■ **EXERCISE REQUIREMENTS**
Find the line containing "What bpy script" and copy it exactly, along with every line after it up to and including the line containing "from mathutils import Matrix, Vector". Copy nothing else.

■ **RECORD EXTRACTS**
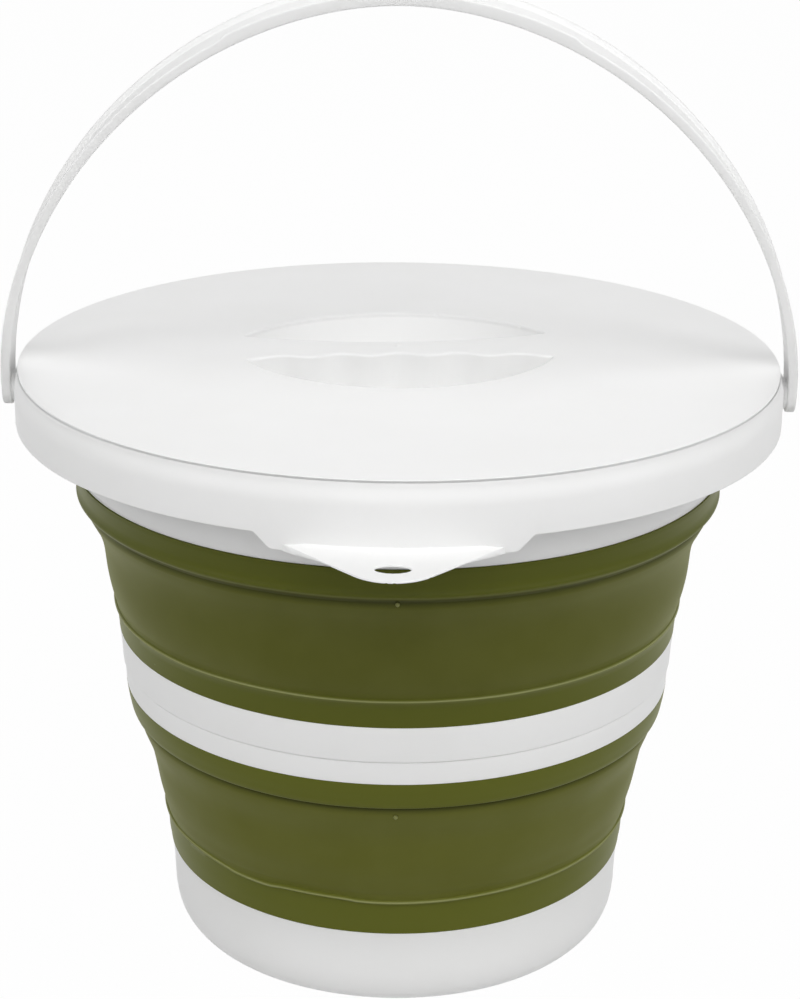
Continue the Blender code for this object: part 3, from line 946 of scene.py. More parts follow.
@dataclass
class BaseCup:
    """White cup at the foot, with a flat underside, a curved foot and the tongue in the wall."""

    foot_radius: float = 89.0
    height: float = 35.0
    wall: float = 2.5
    floor: float = 2.6
    side: tuple[Flat, ...] = (
        (91.2, 0.35), (93.4, 1.4), (95.7, 4.6), (97.0, 8.6), (97.6, 13.0), (97.8, 18.0),
        (97.95, 24.0), (98.3, 29.0), (98.8, 32.8), (99.2, 34.9),
    )
    knee: Flat = (97.6, 13.0)
    tongue_cover: float = 1.4
    groove_radius: float = 70.0
    groove_half: float = 4.0
    groove_depth: float = 0.8

    def outline(self) -> list[Bend]:
        """Closed outline from the middle of the underside, up the outside and down the inside."""
        outer = self.side[-1][0] - self.tongue_cover
        top = self.height + TONGUE_HEIGHT
        return [
            Bend(0.0, 0.0),
            Bend(self.groove_radius - self.groove_half, 0.0, 0.8),
            Bend(self.groove_radius, self.groove_depth, 1.0),
            Bend(self.groove_radius + self.groove_half, 0.0, 0.8),
            Bend(self.foot_radius - 1.5, 0.0, 1.0),
            *smooth_run(self.side, 3)[:-1],
            Bend(*self.side[-1], 0.25),
            Bend(outer, self.height),
            Bend(outer, top),
            Bend(outer - TONGUE_THICKNESS, top),
            Bend(self.knee[0] - self.wall, self.knee[1], 6.0),
            Bend(self.foot_radius - 1.0, self.floor, 9.0),
            Bend(0.0, self.floor),
        ]

    def build(self, turner: TurnTree, material: Material) -> None:
        """Make the cup and hand it over."""
        hand_over(turner.make("cup_shell", self.outline(), material), Body.BASE, "base_cup")


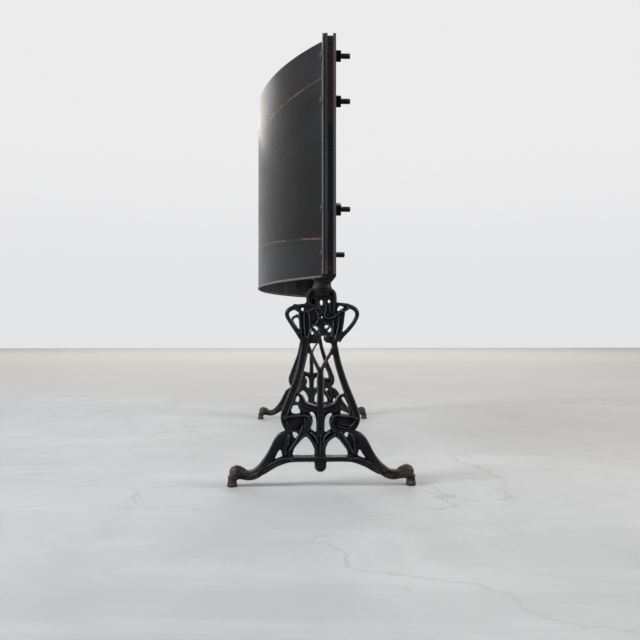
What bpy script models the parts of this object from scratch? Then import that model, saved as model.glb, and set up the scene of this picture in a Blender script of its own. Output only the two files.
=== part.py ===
"""Upright etching press: a bowed japanned sheet-iron platen clamped by its two upright
edges in a channel-iron frame, carried by a pair of pierced cast-iron end frames.
Metres, +Z up, +X right, +Y runs from the near end frame to the far one."""
import math

import bmesh
import bpy
from mathutils import Matrix, Vector

# ---------------------------------------------------------------- driving dimensions
LENGTH = 1.004          # centre to centre of the two end frames along Y
HEIGHT = 0.990          # floor to the top of the posts
FOOT_SPREAD = 0.416     # over the two foot pads of an end frame, along X
PAD_TOP = 0.4617        # floor to the seat on top of an end frame
SAGITTA = 0.175         # how far the platen bows out from its own chord

GAP = 0.0003            # clearance between faces that meet
RUN = 0.00009           # radial running clearance of a shank in its hole

POST_W = 0.0254         # post across X
POST_D = 0.0360         # post along Y
POST_LEFT = 0.0050      # left face of the posts
GROOVE_W = 0.0122
GROOVE_D = 0.0120
SHEET_T = 0.0012
STRIP_T = 0.0030
STRIP_W = 0.0340
BEAD_R = 0.0025
BEND_IN = 0.0020        # how far inside the post the platen starts to bow
BOARD_T = 0.0070
RAIL_W = 0.0150
RAIL_H = 0.0300

BOLT_D = 0.0127
BOLT_INSET = 0.0220     # bolt axis behind the outer face of the post
BOLT_HEAD_R = 0.0132
BOLT_HEAD_H = 0.0050
NUT_AF = 0.0240
NUT_T = 0.0112
NUT_TURN = math.radians(24.0)
BOLT_HEIGHTS = (0.507, 0.608, 0.848, 0.949)
TIP_SHORT = 0.0205      # how far the bare bolt sticks out of the post
TIP_LONG = 0.0330       # how far the others do

SCREW_R = 0.0022
SCREW_HEAD_R = 0.0042
SCREW_LEN = 0.0560
BOARD_SCREW_R = 0.0018
BITE = 0.0100           # how far a board screw goes into its rail
STUD_R = 0.0050

HALF = FOOT_SPREAD / 2.0
Y_END = LENGTH / 2.0
POST_OUT = Y_END + POST_D / 2.0
POST_IN = Y_END - POST_D / 2.0
POST_RIGHT = POST_LEFT + POST_W
POST_FOOT = PAD_TOP + GAP
FLANGE_RIGHT = POST_LEFT - GAP
FLANGE_LEFT = FLANGE_RIGHT - SHEET_T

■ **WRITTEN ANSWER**
What bpy script models the parts of this object from scratch? Then import that model, saved as model.glb, and set up the scene of this picture in a Blender script of its own. Output only the two files.
=== part.py ===
"""Upright etching press: a bowed japanned sheet-iron platen clamped by its two upright
edges in a channel-iron frame, carried by a pair of pierced cast-iron end frames.
Metres, +Z up, +X right, +Y runs from the near end frame to the far one."""
import math

import bmesh
import bpy
from mathutils import Matrix, Vector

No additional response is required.